Maybe we have an incident on the M6 which for our analogy would be database blocking. You start to find the queues on the feeders start to grow even longer. You then start to find another SQL Server database setting can come into play, that is MAXDOP (Maximum Degrees of Parallelism) in our scenario this is what enforces the lane control. If the MAXDOP setting is 1 then all traffic has to stay in lane, anything other than 1 there is potential for our heavy haulage trucks to commandeer all three lanes of the motorway if required. So now due to one rather large truck on the M6 you don't have one ever increasing queue on each of the M5 and M40 but could potentially be backing up on all 6 lanes of feeder traffic. Not really a situation anyone wants.

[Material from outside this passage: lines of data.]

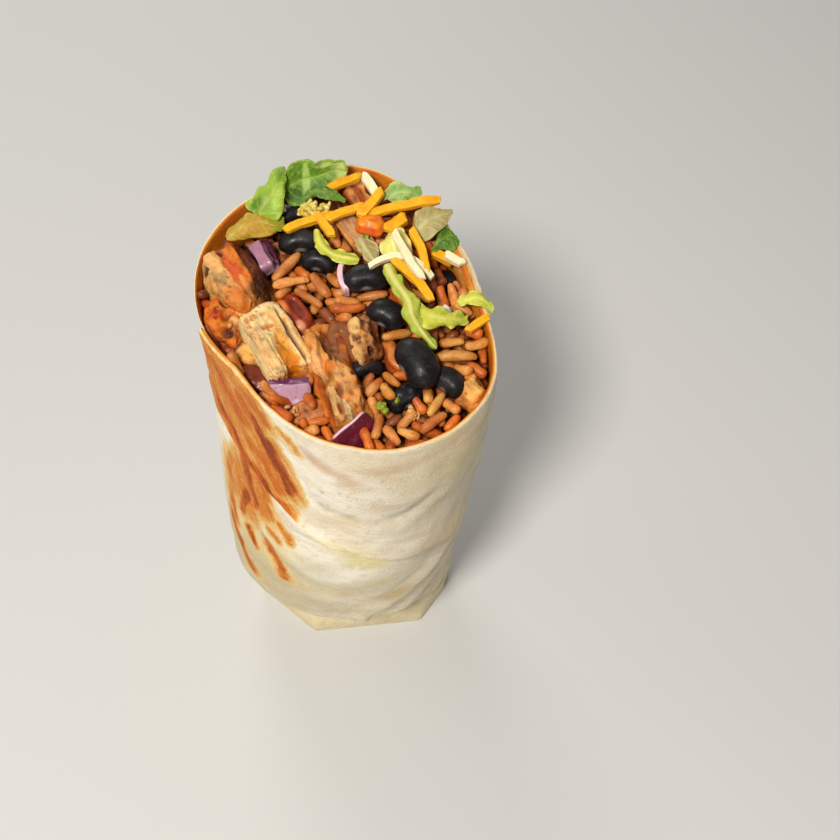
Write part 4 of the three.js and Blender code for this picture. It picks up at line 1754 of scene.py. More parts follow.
@dataclass(frozen=True)
class Chunk(Piece):
    """A cut or torn chunk: a rounded block with lumps, fibres, pores and splits."""

    lie: Lie
    size: tuple[float, float, float]
    sides: Sides
    square: float = 3.0
    lumps: float = 0.07
    seed: float = 0.0
    cuts: int = 20
    fibre: float = 0.0
    knobs: float = 0.12
    pores: float = 0.0
    pore_size: float = 1.3
    splits: tuple[float, ...] = ()
    bands: tuple[tuple[float, Colour], ...] = ()
    blotches: tuple[Blotches, ...] = ()
    patches: tuple[Patch, ...] = ()
    bow: float = 0.0
    drop: float = 0.0

    def core(self) -> Core:
        """The chunk as the rice meets it."""
        return Core(node_middle(self.node), self.lie.matrix(), np.array(self.size) / 2.0)

    def shape(self) -> bpy.types.Object:
        """Makes the chunk.

        Returns:
            The piece.
        """
        piece = begin(Start.BLOCK, self.name, size=2.0 * MM)
        with editing(piece):
            bpy.ops.mesh.subdivide(number_cuts=self.cuts)
        unit = places_of(piece)
        size = np.sum(np.abs(unit) ** self.square, axis=1) ** (-1.0 / self.square)
        place = unit * size[:, None]
        ripple = np.sin(place[:, 0] * 5 + self.seed) * np.cos(place[:, 1] * 4 - self.seed * 2)
        wave = ripple + np.sin(place[:, 2] * 4 + self.seed * 3)
        place = place * (1.0 + self.lumps * wave)[:, None] * np.array(self.size) / 2.0
        along = 2.0 * place[:, 0] / self.size[0]
        place[:, 1] += (0.5 - along * along) * self.bow * self.size[0] * 0.5
        move_to(piece, place)
        facing = normals_of(piece)
        relief = self.relief(place)
        move_to(piece, place + facing * (relief + self.lifts(place))[:, None])
        paint(piece, TINT, self.tint(place, facing, relief))
        tidy(piece)
        seat(piece, self.node, self.lie, self.drop)
        return piece

    def relief(self, place: Array) -> Array:
        """Height of the surface's detail.

        Args:
            place: Places on the smooth chunk.

        Returns:
            How far each is pushed out.
        """
        seed = int(self.seed * 10)
        fine = place + 0.5 * np.stack([noise(place, 2.5, seed + i) for i in range(3)], axis=1)
        knobs = 1.6 * layered(place, 3.2, 3, seed + 5) + 1.1 * layered(place, 6.0, 2, seed + 6)
        height = self.knobs * knobs
        strands = 1.0 - np.abs(noise(fine, (9.0, 1.3, 1.3), seed + 9)) * 2.0
        height = height + self.fibre * (strands + 0.5 * noise(fine, (6.0, 0.7, 0.7), seed + 10))
        if self.pores:
            hollow = 1.0 - rise(pits(fine, self.pore_size, seed + 13), 0.12, 0.42)
            height = height - self.pores * hollow * rise(noise(place, 3.0, seed + 14), -0.5, 0.1)
        for split in self.splits:
            wander = 0.5 * noise(place * np.array((1.0, 0.0, 0.4)), 3.5, seed + 17)
            away = np.abs(place[:, 1] - split * self.size[1] / 2.0 + wander)
            upper = place[:, 2] > -self.size[2] * 0.3
            height = height - 1.3 * (1.0 - rise(away, 0.0, 0.75)) * upper
        return height

    def lifts(self, place: Array) -> Array:
        """How far the patches lift each place of the smooth chunk.

        Args:
            place: Places on the smooth chunk.

        Returns:
            The lift of each.
        """
        unit = 2.0 * place / np.array(self.size)
        jitter = noise(place, 2.2, int(self.seed * 10) + 19) * 0.6
        lifts = (patch.lift * patch.weight(unit, jitter) for patch in self.patches)
        return sum(lifts, np.zeros(len(place)))

    def tint(self, place: Array, facing: Array, relief: Array) -> Array:
        """Tints of the surface, with painted shade in the hollows of its relief.

        Args:
            place: Places on the smooth chunk.
            facing: The way that each faces.
            relief: How far each was pushed out.

        Returns:
            One colour for each place.
        """
        seed = int(self.seed * 10)
        jitter = np.stack([layered(place, 2.4, 2, seed + 30 + i) for i in range(3)], axis=1)
        colour = self.sides.tint(facing + 0.35 * jitter)
        across = 2.0 * place[:, 1] / self.size[1] + 0.16 * jitter[:, 0]
        for start, band in self.bands:
            share = rise(across, start - 0.06, start + 0.06) * rise(facing[:, 2], 0.1, 0.5)
            colour = mixed(colour, band, share)
        for number, spot in enumerate(self.blotches, seed + 40):
            cover = rise(layered(place, spot.size, 3, number), 0.5 - spot.cover, 0.75 - spot.cover)
            colour = mixed(colour, spot.tint, cover * spot.share)
        unit = 2.0 * place / np.array(self.size)
        for patch in self.patches:
            if patch.tint is not None:
                colour = mixed(colour, patch.tint, patch.weight(unit, jitter[:, 2]) * patch.share)
        fine = layered(place, 1.1, 2, seed + 50)
        # Painted shade: the hollows of the relief, such as pores and splits, are darkened.
        low = rise(-relief, 0.0, 0.55)
        speckle = 1.0 + 0.12 * jitter[:, 1] + 0.1 * fine
        return colour * (1.0 - 0.5 * low)[:, None] * speckle[:, None]


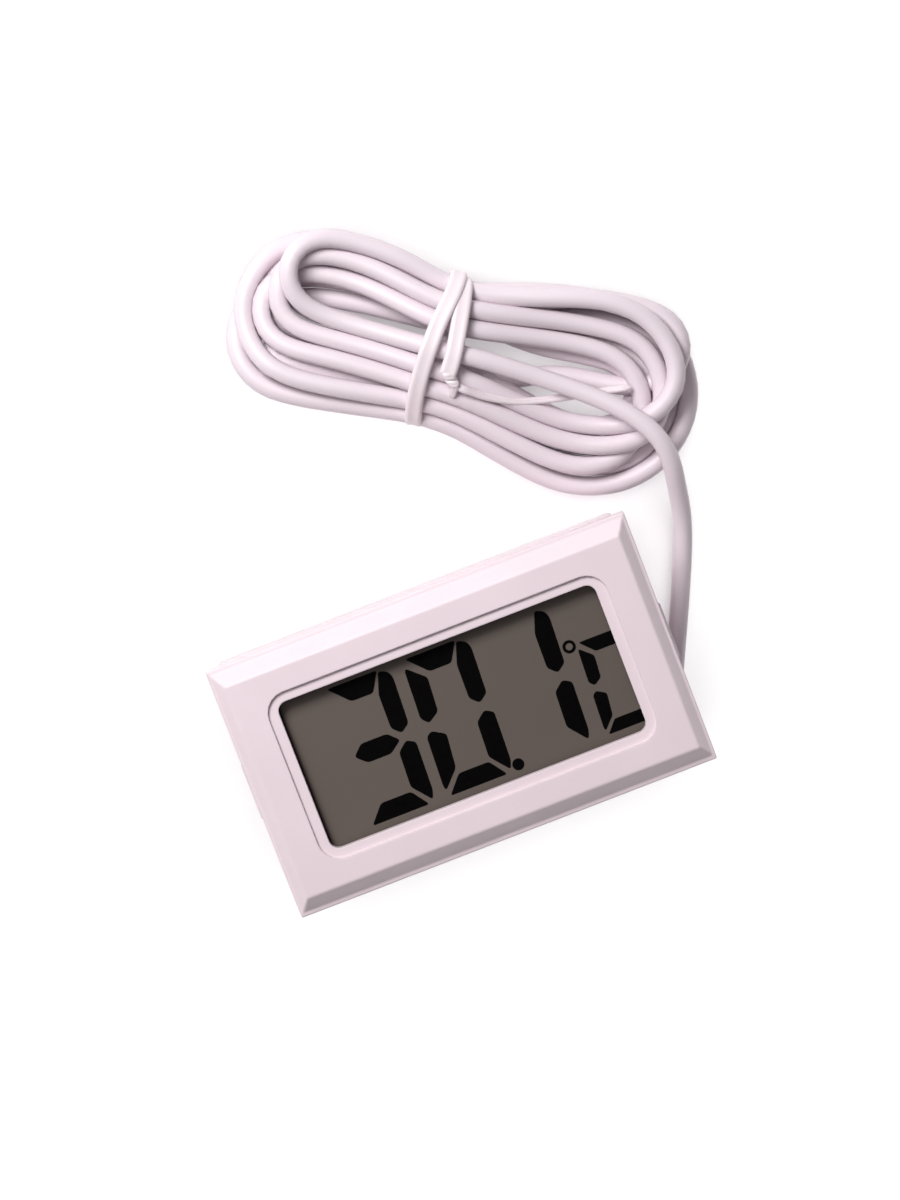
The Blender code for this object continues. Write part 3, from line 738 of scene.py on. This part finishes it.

It's not all doom and gloom for Hyper-Threading as it truly can achieve a 30% throughput uplift. You just have to ensure it has the right load interacting with it. Continuing with the motorway analogy, if everyone drove a sports car and all heavy haulage was sent via the rail network what a wonderfully efficient system we would have. That being one of the goals of any System Performance initiative, getting sports car like performance from processes which quite simply drive like a truck. By achieving that you can fully take advantage of your additional capacity.
Now if only we could teach everyone to merge properly, wouldn't that make the traditional Bank Holiday gridlock all the more manageable?